Given material =>

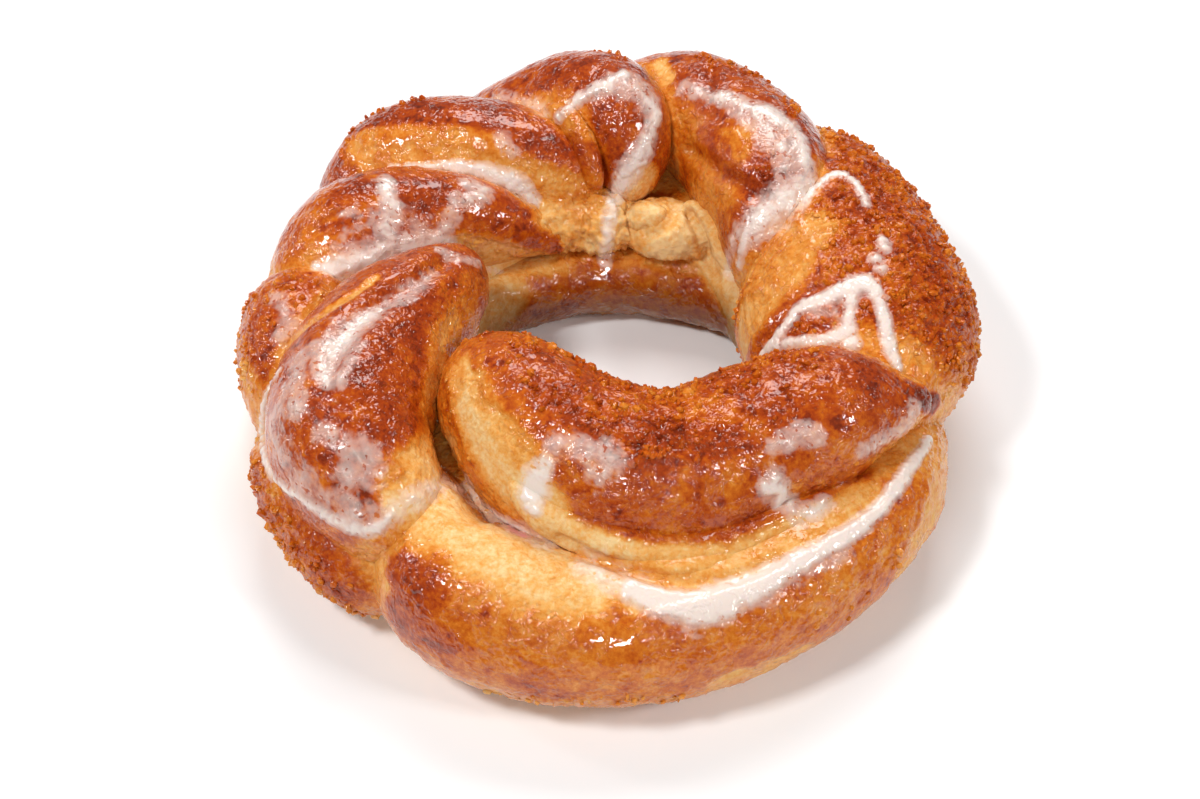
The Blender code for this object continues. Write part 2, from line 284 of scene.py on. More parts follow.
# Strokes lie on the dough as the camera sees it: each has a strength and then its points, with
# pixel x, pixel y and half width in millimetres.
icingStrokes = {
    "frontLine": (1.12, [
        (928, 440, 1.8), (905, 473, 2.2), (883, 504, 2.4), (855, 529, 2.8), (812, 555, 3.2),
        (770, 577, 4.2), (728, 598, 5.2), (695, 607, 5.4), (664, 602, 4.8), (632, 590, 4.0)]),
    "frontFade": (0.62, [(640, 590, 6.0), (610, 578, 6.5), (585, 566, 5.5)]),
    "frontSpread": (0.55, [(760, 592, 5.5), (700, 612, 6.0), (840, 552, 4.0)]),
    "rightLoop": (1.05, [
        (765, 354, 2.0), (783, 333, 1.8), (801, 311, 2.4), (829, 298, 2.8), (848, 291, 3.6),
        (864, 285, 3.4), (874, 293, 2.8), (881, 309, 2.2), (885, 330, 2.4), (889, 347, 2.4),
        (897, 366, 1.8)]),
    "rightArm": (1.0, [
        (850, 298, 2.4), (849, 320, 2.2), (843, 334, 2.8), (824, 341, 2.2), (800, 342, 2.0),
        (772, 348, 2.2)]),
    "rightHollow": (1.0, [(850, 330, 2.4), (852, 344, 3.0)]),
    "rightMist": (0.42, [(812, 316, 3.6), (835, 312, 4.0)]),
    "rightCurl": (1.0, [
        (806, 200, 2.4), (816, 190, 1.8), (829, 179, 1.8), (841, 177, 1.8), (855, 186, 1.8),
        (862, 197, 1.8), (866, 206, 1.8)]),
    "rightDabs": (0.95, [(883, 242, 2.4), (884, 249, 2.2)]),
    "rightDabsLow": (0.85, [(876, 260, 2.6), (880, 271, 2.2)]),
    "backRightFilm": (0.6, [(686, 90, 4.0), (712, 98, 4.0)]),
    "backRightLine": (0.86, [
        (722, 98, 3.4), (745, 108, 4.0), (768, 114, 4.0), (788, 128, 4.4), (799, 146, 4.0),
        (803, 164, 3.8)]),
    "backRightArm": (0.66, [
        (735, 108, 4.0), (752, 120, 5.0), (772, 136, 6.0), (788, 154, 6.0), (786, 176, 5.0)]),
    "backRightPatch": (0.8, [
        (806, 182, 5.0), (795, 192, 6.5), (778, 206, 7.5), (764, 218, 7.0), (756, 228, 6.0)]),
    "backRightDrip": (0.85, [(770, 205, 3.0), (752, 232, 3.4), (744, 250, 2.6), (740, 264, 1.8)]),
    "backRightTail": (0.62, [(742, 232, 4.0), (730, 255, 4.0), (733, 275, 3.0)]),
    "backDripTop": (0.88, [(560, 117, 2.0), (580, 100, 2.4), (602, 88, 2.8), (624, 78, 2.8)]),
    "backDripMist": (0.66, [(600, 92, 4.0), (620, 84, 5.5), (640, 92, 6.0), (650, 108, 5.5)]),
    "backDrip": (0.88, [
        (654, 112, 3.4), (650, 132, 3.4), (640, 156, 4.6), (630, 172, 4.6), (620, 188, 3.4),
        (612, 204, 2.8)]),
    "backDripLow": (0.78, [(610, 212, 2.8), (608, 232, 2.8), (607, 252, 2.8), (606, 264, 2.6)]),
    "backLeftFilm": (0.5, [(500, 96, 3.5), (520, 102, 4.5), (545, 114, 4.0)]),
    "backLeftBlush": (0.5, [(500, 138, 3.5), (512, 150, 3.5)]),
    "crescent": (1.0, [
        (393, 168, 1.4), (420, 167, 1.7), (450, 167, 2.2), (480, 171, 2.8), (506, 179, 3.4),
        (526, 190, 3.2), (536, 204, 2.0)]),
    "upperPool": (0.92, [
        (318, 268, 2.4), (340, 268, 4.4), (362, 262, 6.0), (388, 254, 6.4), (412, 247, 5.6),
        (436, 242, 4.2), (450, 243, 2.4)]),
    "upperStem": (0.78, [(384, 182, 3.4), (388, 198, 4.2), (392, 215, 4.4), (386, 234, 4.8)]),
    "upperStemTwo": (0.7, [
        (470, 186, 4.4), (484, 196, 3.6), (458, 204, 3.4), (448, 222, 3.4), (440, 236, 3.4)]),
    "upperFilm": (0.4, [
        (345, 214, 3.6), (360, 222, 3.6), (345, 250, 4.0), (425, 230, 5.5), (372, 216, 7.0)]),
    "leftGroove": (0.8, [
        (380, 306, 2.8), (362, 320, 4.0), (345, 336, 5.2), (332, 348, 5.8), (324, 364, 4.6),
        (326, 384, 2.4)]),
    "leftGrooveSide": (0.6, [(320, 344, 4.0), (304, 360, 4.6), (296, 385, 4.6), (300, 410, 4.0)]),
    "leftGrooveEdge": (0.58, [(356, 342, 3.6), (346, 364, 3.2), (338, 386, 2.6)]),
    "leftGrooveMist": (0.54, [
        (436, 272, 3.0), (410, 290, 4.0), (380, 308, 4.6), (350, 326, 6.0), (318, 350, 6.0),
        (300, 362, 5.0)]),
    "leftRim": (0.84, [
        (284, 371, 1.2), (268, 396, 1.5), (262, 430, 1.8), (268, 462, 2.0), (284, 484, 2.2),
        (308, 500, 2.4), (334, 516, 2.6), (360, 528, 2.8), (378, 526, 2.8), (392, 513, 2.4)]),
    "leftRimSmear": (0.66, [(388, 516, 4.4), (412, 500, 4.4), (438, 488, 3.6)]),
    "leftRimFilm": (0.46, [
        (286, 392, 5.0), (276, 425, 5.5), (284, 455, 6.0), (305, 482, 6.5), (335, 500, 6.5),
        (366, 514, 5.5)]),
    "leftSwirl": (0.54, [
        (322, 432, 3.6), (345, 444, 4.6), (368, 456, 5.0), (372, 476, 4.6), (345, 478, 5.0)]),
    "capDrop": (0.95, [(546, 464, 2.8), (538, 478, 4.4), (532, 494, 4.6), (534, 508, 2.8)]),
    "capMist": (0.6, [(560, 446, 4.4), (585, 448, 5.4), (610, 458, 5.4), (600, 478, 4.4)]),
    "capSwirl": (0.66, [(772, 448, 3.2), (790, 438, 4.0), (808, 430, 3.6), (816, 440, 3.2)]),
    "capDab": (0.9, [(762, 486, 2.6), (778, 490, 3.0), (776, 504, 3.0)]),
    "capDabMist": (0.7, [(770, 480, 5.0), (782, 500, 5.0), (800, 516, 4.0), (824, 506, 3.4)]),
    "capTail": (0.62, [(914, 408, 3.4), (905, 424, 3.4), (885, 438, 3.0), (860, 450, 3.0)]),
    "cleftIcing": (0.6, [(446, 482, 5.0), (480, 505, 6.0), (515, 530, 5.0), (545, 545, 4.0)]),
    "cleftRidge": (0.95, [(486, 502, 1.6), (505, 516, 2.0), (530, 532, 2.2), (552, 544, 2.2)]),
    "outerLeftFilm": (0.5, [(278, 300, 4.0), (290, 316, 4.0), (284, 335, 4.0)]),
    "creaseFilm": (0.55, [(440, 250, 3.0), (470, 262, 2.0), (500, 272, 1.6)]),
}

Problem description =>
Return the whole listing exactly.

In response =>
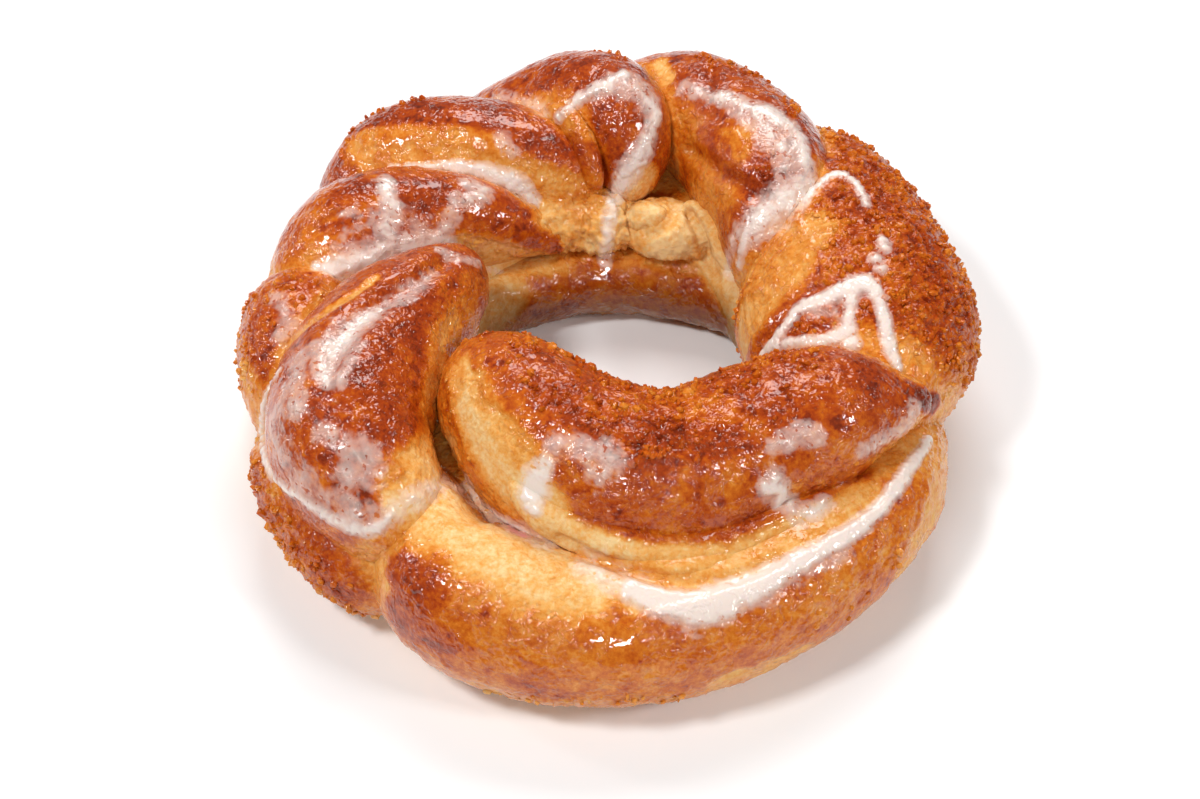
The Blender code for this object continues. Write part 2, from line 284 of scene.py on. More parts follow.
# Strokes lie on the dough as the camera sees it: each has a strength and then its points, with
# pixel x, pixel y and half width in millimetres.
icingStrokes = {
    "frontLine": (1.12, [
        (928, 440, 1.8), (905, 473, 2.2), (883, 504, 2.4), (855, 529, 2.8), (812, 555, 3.2),
        (770, 577, 4.2), (728, 598, 5.2), (695, 607, 5.4), (664, 602, 4.8), (632, 590, 4.0)]),
    "frontFade": (0.62, [(640, 590, 6.0), (610, 578, 6.5), (585, 566, 5.5)]),
    "frontSpread": (0.55, [(760, 592, 5.5), (700, 612, 6.0), (840, 552, 4.0)]),
    "rightLoop": (1.05, [
        (765, 354, 2.0), (783, 333, 1.8), (801, 311, 2.4), (829, 298, 2.8), (848, 291, 3.6),
        (864, 285, 3.4), (874, 293, 2.8), (881, 309, 2.2), (885, 330, 2.4), (889, 347, 2.4),
        (897, 366, 1.8)]),
    "rightArm": (1.0, [
        (850, 298, 2.4), (849, 320, 2.2), (843, 334, 2.8), (824, 341, 2.2), (800, 342, 2.0),
        (772, 348, 2.2)]),
    "rightHollow": (1.0, [(850, 330, 2.4), (852, 344, 3.0)]),
    "rightMist": (0.42, [(812, 316, 3.6), (835, 312, 4.0)]),
    "rightCurl": (1.0, [
        (806, 200, 2.4), (816, 190, 1.8), (829, 179, 1.8), (841, 177, 1.8), (855, 186, 1.8),
        (862, 197, 1.8), (866, 206, 1.8)]),
    "rightDabs": (0.95, [(883, 242, 2.4), (884, 249, 2.2)]),
    "rightDabsLow": (0.85, [(876, 260, 2.6), (880, 271, 2.2)]),
    "backRightFilm": (0.6, [(686, 90, 4.0), (712, 98, 4.0)]),
    "backRightLine": (0.86, [
        (722, 98, 3.4), (745, 108, 4.0), (768, 114, 4.0), (788, 128, 4.4), (799, 146, 4.0),
        (803, 164, 3.8)]),
    "backRightArm": (0.66, [
        (735, 108, 4.0), (752, 120, 5.0), (772, 136, 6.0), (788, 154, 6.0), (786, 176, 5.0)]),
    "backRightPatch": (0.8, [
        (806, 182, 5.0), (795, 192, 6.5), (778, 206, 7.5), (764, 218, 7.0), (756, 228, 6.0)]),
    "backRightDrip": (0.85, [(770, 205, 3.0), (752, 232, 3.4), (744, 250, 2.6), (740, 264, 1.8)]),
    "backRightTail": (0.62, [(742, 232, 4.0), (730, 255, 4.0), (733, 275, 3.0)]),
    "backDripTop": (0.88, [(560, 117, 2.0), (580, 100, 2.4), (602, 88, 2.8), (624, 78, 2.8)]),
    "backDripMist": (0.66, [(600, 92, 4.0), (620, 84, 5.5), (640, 92, 6.0), (650, 108, 5.5)]),
    "backDrip": (0.88, [
        (654, 112, 3.4), (650, 132, 3.4), (640, 156, 4.6), (630, 172, 4.6), (620, 188, 3.4),
        (612, 204, 2.8)]),
    "backDripLow": (0.78, [(610, 212, 2.8), (608, 232, 2.8), (607, 252, 2.8), (606, 264, 2.6)]),
    "backLeftFilm": (0.5, [(500, 96, 3.5), (520, 102, 4.5), (545, 114, 4.0)]),
    "backLeftBlush": (0.5, [(500, 138, 3.5), (512, 150, 3.5)]),
    "crescent": (1.0, [
        (393, 168, 1.4), (420, 167, 1.7), (450, 167, 2.2), (480, 171, 2.8), (506, 179, 3.4),
        (526, 190, 3.2), (536, 204, 2.0)]),
    "upperPool": (0.92, [
        (318, 268, 2.4), (340, 268, 4.4), (362, 262, 6.0), (388, 254, 6.4), (412, 247, 5.6),
        (436, 242, 4.2), (450, 243, 2.4)]),
    "upperStem": (0.78, [(384, 182, 3.4), (388, 198, 4.2), (392, 215, 4.4), (386, 234, 4.8)]),
    "upperStemTwo": (0.7, [
        (470, 186, 4.4), (484, 196, 3.6), (458, 204, 3.4), (448, 222, 3.4), (440, 236, 3.4)]),
    "upperFilm": (0.4, [
        (345, 214, 3.6), (360, 222, 3.6), (345, 250, 4.0), (425, 230, 5.5), (372, 216, 7.0)]),
    "leftGroove": (0.8, [
        (380, 306, 2.8), (362, 320, 4.0), (345, 336, 5.2), (332, 348, 5.8), (324, 364, 4.6),
        (326, 384, 2.4)]),
    "leftGrooveSide": (0.6, [(320, 344, 4.0), (304, 360, 4.6), (296, 385, 4.6), (300, 410, 4.0)]),
    "leftGrooveEdge": (0.58, [(356, 342, 3.6), (346, 364, 3.2), (338, 386, 2.6)]),
    "leftGrooveMist": (0.54, [
        (436, 272, 3.0), (410, 290, 4.0), (380, 308, 4.6), (350, 326, 6.0), (318, 350, 6.0),
        (300, 362, 5.0)]),
    "leftRim": (0.84, [
        (284, 371, 1.2), (268, 396, 1.5), (262, 430, 1.8), (268, 462, 2.0), (284, 484, 2.2),
        (308, 500, 2.4), (334, 516, 2.6), (360, 528, 2.8), (378, 526, 2.8), (392, 513, 2.4)]),
    "leftRimSmear": (0.66, [(388, 516, 4.4), (412, 500, 4.4), (438, 488, 3.6)]),
    "leftRimFilm": (0.46, [
        (286, 392, 5.0), (276, 425, 5.5), (284, 455, 6.0), (305, 482, 6.5), (335, 500, 6.5),
        (366, 514, 5.5)]),
    "leftSwirl": (0.54, [
        (322, 432, 3.6), (345, 444, 4.6), (368, 456, 5.0), (372, 476, 4.6), (345, 478, 5.0)]),
    "capDrop": (0.95, [(546, 464, 2.8), (538, 478, 4.4), (532, 494, 4.6), (534, 508, 2.8)]),
    "capMist": (0.6, [(560, 446, 4.4), (585, 448, 5.4), (610, 458, 5.4), (600, 478, 4.4)]),
    "capSwirl": (0.66, [(772, 448, 3.2), (790, 438, 4.0), (808, 430, 3.6), (816, 440, 3.2)]),
    "capDab": (0.9, [(762, 486, 2.6), (778, 490, 3.0), (776, 504, 3.0)]),
    "capDabMist": (0.7, [(770, 480, 5.0), (782, 500, 5.0), (800, 516, 4.0), (824, 506, 3.4)]),
    "capTail": (0.62, [(914, 408, 3.4), (905, 424, 3.4), (885, 438, 3.0), (860, 450, 3.0)]),
    "cleftIcing": (0.6, [(446, 482, 5.0), (480, 505, 6.0), (515, 530, 5.0), (545, 545, 4.0)]),
    "cleftRidge": (0.95, [(486, 502, 1.6), (505, 516, 2.0), (530, 532, 2.2), (552, 544, 2.2)]),
    "outerLeftFilm": (0.5, [(278, 300, 4.0), (290, 316, 4.0), (284, 335, 4.0)]),
    "creaseFilm": (0.55, [(440, 250, 3.0), (470, 262, 2.0), (500, 272, 1.6)]),
}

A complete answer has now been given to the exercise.